___ RECORDS SHOWN ___
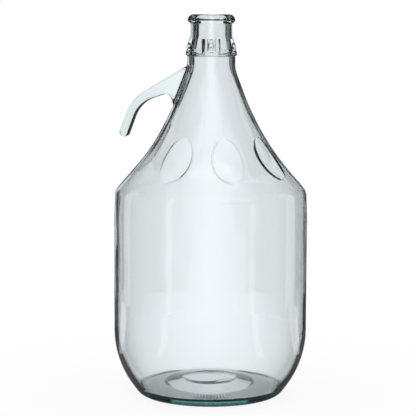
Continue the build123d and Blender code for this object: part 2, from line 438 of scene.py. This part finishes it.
def make_smooth_bottle(cad):
    """The glass with finer facets round the axis and a plain rear half of the shoulder.

    Radii and normals are kept by their share along and across the radius, so that new points
    between two others lie on the round wall and not on the chord."""
    mesh = cad.data.copy()
    mesh.name = "demijohn_glass"
    normals = iter([corner.vector.copy() for corner in mesh.corner_normals])
    work = bmesh.new()
    work.from_mesh(mesh)
    reach = work.verts.layers.float.new("reach")
    lean = work.loops.layers.float_vector.new("lean")
    for point in work.verts:
        point[reach] = hypot(point.co.x, point.co.y)
    aside = {}
    for face in work.faces:
        for corner in face.loops:
            outward, around = radial_frame(corner.vert.co)
            normal = next(normals)
            corner[lean] = (normal.dot(outward), normal.dot(around), normal.z)
            key = corner.vert.index
            aside[key] = max(aside.get(key, 0.0), abs(normal.dot(around)))
    fill_rear_hollows(work, reach, lean, aside)
    round_wall = {
        point
        for point in work.verts
        if aside[point.index] < ROUND_SLACK and point[reach] > AXIS_REACH
    }
    split_wide_facets(work, round_wall)

    for point in work.verts:
        outward, _ = radial_frame(point.co)
        point.co.xy = (outward * point[reach]).xy
    smooth = []
    for face in work.faces:
        face.smooth = True
        for corner in face.loops:
            outward, around = radial_frame(corner.vert.co)
            along, across, upward = corner[lean]
            normal = outward * along + around * across + Vector((0, 0, upward))
            smooth.append(normal.normalized())
    work.loops.layers.float_vector.remove(work.loops.layers.float_vector["lean"])
    work.verts.layers.float.remove(work.verts.layers.float["reach"])
    work.to_mesh(mesh)
    work.free()
    mesh.normals_split_custom_set(smooth)
    bottle = bpy.data.objects.new("demijohn_glass", mesh)
    bottle.matrix_world = cad.matrix_world.copy()
    bpy.context.scene.collection.objects.link(bottle)
    return bottle


make_camera()
studio = studio_group()
make_world(studio)
make_floor(studio)

bottle = make_smooth_bottle(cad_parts["demijohn"])
bottle.data.materials.clear()
bottle.data.materials.append(make_glass())
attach(bottle, "root")
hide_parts("demijohn")

scene = bpy.context.scene
scene.view_settings.view_transform = "Standard"
scene.cycles.max_bounces = GLASS_BOUNCES
scene.cycles.transmission_bounces = GLASS_BOUNCES
scene.cycles.glossy_bounces = MIRROR_BOUNCES
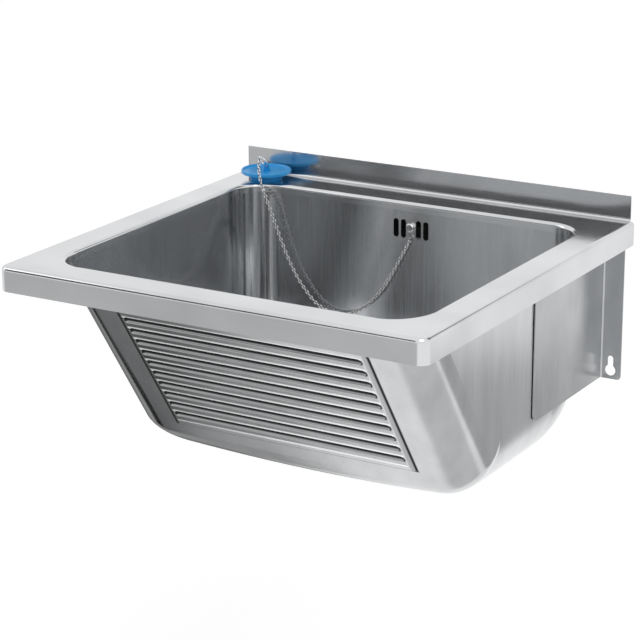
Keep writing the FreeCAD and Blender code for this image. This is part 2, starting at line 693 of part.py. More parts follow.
def makePlugRing():
    """Closed ring through the lug, leaning towards the bowl."""
    ringShape = Part.makeTorus(ringRadius, ringWire)
    ringShape.rotate(Vector(0, 0, 0), Vector(1, 0, 0), 90 + ringLean)
    ringShape.rotate(Vector(0, 0, 0), Vector(0, 0, 1), 90 - ringTurn)
    tilt = math.radians(ringLean)
    offset = plugAway * (ringRadius * math.sin(tilt)) + Vector(0, 0, ringRadius * math.cos(tilt))
    ringShape.translate(lugHole + offset)
    return ringShape


def chainTube(name, points):
    """Tube along straight runs joined by tangent arcs; prints each arc's radius."""
    radius = chainWidth / 2
    edges = []
    start = points[0]
    radii = []
    for i in range(1, len(points) - 1):
        before = (points[i] - points[i - 1])
        after = (points[i + 1] - points[i])
        turn = before.getAngle(after)
        bend = 0.45 * min(before.Length, after.Length) / math.tan(turn / 2)
        setback = bend * math.tan(turn / 2)
        first = points[i] - before.normalize() * setback
        last = points[i] + after.normalize() * setback
        inward = (after - before).normalize()
        top = points[i] + inward * (bend / math.cos(turn / 2) - bend)
        edges += [Part.LineSegment(start, first).toShape(), Part.Arc(first, top, last).toShape()]
        radii.append(bend)
        start = last
    edges.append(Part.LineSegment(start, points[-1]).toShape())
    path = Part.Wire(edges)
    section = Part.Wire(Part.makeCircle(radius, points[0], points[1] - points[0]))
    tube = path.makePipeShell([section], True, False)
    ratio = tube.Volume / (math.pi * radius ** 2 * path.Length)
    print(name, "length %.1f volume ratio %.3f radii" % (path.Length, ratio),
          " ".join("%.0f" % r for r in radii))
    return tube


def above(x, y, drop):
    return Vector(x, y, deckTop + drop)


def chainRoute():
    """The hanging chain, from below the anchor's eye up to the bowl's mouth beside the plug."""
    return [above(0, -61.6, -53), above(-9, -64, -71), above(-21, -65, -94),
            above(-40, -66, -127), above(-66, -66, -156), above(-104, -66, -175),
            above(-140, -67, -167), above(-168, -67.5, -138), above(-186, -68, -109),
            above(-200.5, -69.5, -75), above(-212, -72, -42), above(-224.5, -75.5, -6)]


def leadRoute():
    """The chain's last stretch, from the bowl's mouth over the plug's rim to its ring."""
    tilt = math.radians(ringLean)
    ringTop = lugHole + (plugAway * math.sin(tilt) + Vector(0, 0, math.cos(tilt))) * 2 * ringRadius
    before, foot = chainRoute()[-2:]
    along = (foot - before).normalize()
    corner = foot + along * leadRise
    back = (corner - ringTop).normalize()
    return [foot + along * chainPlay, corner, ringTop + back * (chainWidth / 2 + ringWire + 2 * chainPlay)]


def main():
    os.makedirs("parts", exist_ok=True)
    save("deck", makeDeck())
    save("bowl", makeBowl())
    bracket = makeBracket()
    save("bracket_right", bracket)
    save("bracket_left", mirrored(bracket))
    save("waste_flange", makeWasteFlange())
    save("waste_gasket", makeUpperGasket())
    save("waste_washer", makeLowerGasket())
    save("waste_body", makeWasteBody())
    save("waste_screw", makeWasteScrew())
    save("overflow_gasket", makeOverflowGasket())
    save("overflow_box", makeOverflowBox())
    save("overflow_screw", makeOverflowScrew())
    save("overflow_pipe", makeOverflowPipe())
    save("upper_pipe_seal", atUpperJoint(compressionSeal()))
    save("upper_pipe_nut", atUpperJoint(compressionNut()))
    save("lower_pipe_seal", atLowerJoint(compressionSeal()))
    save("lower_pipe_nut", atLowerJoint(compressionNut()))
    save("chain_anchor", makeAnchor())
    save("plug", makePlug())
    save("plug_ring", makePlugRing())
    save("chain", chainTube("chain", chainRoute()))
    save("chain_lead", chainTube("chain_lead", leadRoute()))


main()
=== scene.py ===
import math

import bpy
from mathutils import Matrix, Vector


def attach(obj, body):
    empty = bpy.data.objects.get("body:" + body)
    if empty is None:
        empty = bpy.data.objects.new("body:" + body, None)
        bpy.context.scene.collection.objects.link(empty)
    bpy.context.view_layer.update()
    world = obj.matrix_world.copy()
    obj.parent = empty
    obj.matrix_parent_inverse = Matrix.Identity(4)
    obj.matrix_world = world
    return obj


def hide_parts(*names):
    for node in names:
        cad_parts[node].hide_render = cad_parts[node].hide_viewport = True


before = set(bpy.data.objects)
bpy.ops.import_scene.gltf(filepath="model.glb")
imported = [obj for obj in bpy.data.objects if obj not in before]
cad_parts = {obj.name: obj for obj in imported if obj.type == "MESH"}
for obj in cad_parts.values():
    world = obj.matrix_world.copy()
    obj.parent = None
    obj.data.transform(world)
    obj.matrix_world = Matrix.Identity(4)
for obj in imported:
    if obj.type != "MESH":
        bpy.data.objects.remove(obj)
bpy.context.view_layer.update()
print("frame loaded:", len(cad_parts), "nodes")

# The origin is on the wall plane, between the two screw-head holes; lengths are in metres.
deckTop = 0.209

# Fitted to the edges of deck, upstand, bowl and bracket; angles in degrees.
cameraView = {
    "place": (1.4580, -2.7787, 1.0146),
    "azimuth": 31.8,       # to the right of straight on
    "elevation": 17.7,
    "roll": -0.6,
    "lens": 132.2,
    "sensor": 36,
    "shift": (0.0802, 0.0150),
    "clip": (0.05, 60),
}


def makeCamera(settings):
    az, el, roll = (math.radians(settings[k]) for k in ("azimuth", "elevation", "roll"))
    right = Vector((math.cos(az), math.sin(az), 0))
    ahead = Vector((-math.sin(az) * math.cos(el), math.cos(az) * math.cos(el), -math.sin(el)))
    down = ahead.cross(right)
    rolledRight = right * math.cos(roll) - down * math.sin(roll)
    rolledDown = right * math.sin(roll) + down * math.cos(roll)
    turn = Matrix((rolledRight, -rolledDown, -ahead)).transposed().to_4x4()
    data = bpy.data.cameras.new("camera")
    data.lens = settings["lens"]
    data.sensor_width = settings["sensor"]
    data.shift_x, data.shift_y = settings["shift"]
    data.clip_start, data.clip_end = settings["clip"]
    camera = bpy.data.objects.new("camera", data)
    bpy.context.scene.collection.objects.link(camera)
    camera.matrix_world = Matrix.Translation(settings["place"]) @ turn
    bpy.context.scene.camera = camera


makeCamera(cameraView)
print("camera set")


def newMaterial(name):
    material = bpy.data.materials.new(name)
    material.use_nodes = True
    nodes = material.node_tree.nodes
    return material, nodes, material.node_tree.links, nodes["Principled BSDF"]


def parts(material):
    nodes = material.node_tree.nodes
    return nodes, material.node_tree.links, nodes["Principled BSDF"]


def objectCoordinates(nodes, links, scale):
    place = nodes.new("ShaderNodeTexCoord")
    mapping = nodes.new("ShaderNodeMapping")
    mapping.inputs["Scale"].default_value = scale
    links.new(place.outputs["Object"], mapping.inputs["Vector"])
    return mapping.outputs["Vector"]


def splitPlace(nodes, links):
    place = nodes.new("ShaderNodeTexCoord")
    split = nodes.new("ShaderNodeSeparateXYZ")
    links.new(place.outputs["Object"], split.inputs["Vector"])
    return place, [split.outputs[k] for k in "XYZ"]


def noise(nodes, links, vector, scale, detail=4.0, roughness=0.6):
    texture = nodes.new("ShaderNodeTexNoise")
    texture.inputs["Scale"].default_value = scale
    texture.inputs["Detail"].default_value = detail
    texture.inputs["Roughness"].default_value = roughness
    links.new(vector, texture.inputs["Vector"])
    return texture.outputs["Fac"]


def remap(nodes, links, value, low, high, fromLow=0.0, fromHigh=1.0):
    node = nodes.new("ShaderNodeMapRange")
    node.inputs["From Min"].default_value = fromLow
    node.inputs["From Max"].default_value = fromHigh
    node.inputs["To Min"].default_value = low
    node.inputs["To Max"].default_value = high
    links.new(value, node.inputs["Value"])
    return node.outputs["Result"]


def colourRamp(nodes, links, value, stops):
    ramp = nodes.new("ShaderNodeValToRGB")
    elements = ramp.color_ramp.elements
    while len(elements) < len(stops):
        elements.new(0.5)
    for element, (place, colour) in zip(elements, stops):
        element.position = place
        element.color = (*colour, 1)
    links.new(value, ramp.inputs["Fac"])
    return ramp.outputs["Color"]


def bump(nodes, links, value, strength, distance):
    node = nodes.new("ShaderNodeBump")
    node.inputs["Strength"].default_value = strength
    node.inputs["Distance"].default_value = distance
    links.new(value, node.inputs["Height"])
    return node.outputs["Normal"]


def combine(nodes, links, operation, first, second=0.0):
    node = nodes.new("ShaderNodeMath")
    node.operation = operation
    for socket, value in zip(node.inputs, (first, second)):
        if isinstance(value, (int, float)):
            socket.default_value = value
        else:
            links.new(value, socket)
    return node.outputs[0]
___
WHAT YOU SHOULD DO: Reproduce only the lines from the top of the material through the one bearing "split_wide_facets(work, round_wall)", each exactly as it stands.

SOLUTION TO THE PROBLEM:
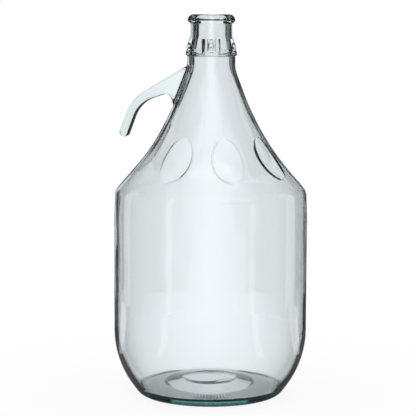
Continue the build123d and Blender code for this object: part 2, from line 438 of scene.py. This part finishes it.
def make_smooth_bottle(cad):
    """The glass with finer facets round the axis and a plain rear half of the shoulder.

    Radii and normals are kept by their share along and across the radius, so that new points
    between two others lie on the round wall and not on the chord."""
    mesh = cad.data.copy()
    mesh.name = "demijohn_glass"
    normals = iter([corner.vector.copy() for corner in mesh.corner_normals])
    work = bmesh.new()
    work.from_mesh(mesh)
    reach = work.verts.layers.float.new("reach")
    lean = work.loops.layers.float_vector.new("lean")
    for point in work.verts:
        point[reach] = hypot(point.co.x, point.co.y)
    aside = {}
    for face in work.faces:
        for corner in face.loops:
            outward, around = radial_frame(corner.vert.co)
            normal = next(normals)
            corner[lean] = (normal.dot(outward), normal.dot(around), normal.z)
            key = corner.vert.index
            aside[key] = max(aside.get(key, 0.0), abs(normal.dot(around)))
    fill_rear_hollows(work, reach, lean, aside)
    round_wall = {
        point
        for point in work.verts
        if aside[point.index] < ROUND_SLACK and point[reach] > AXIS_REACH
    }
    split_wide_facets(work, round_wall)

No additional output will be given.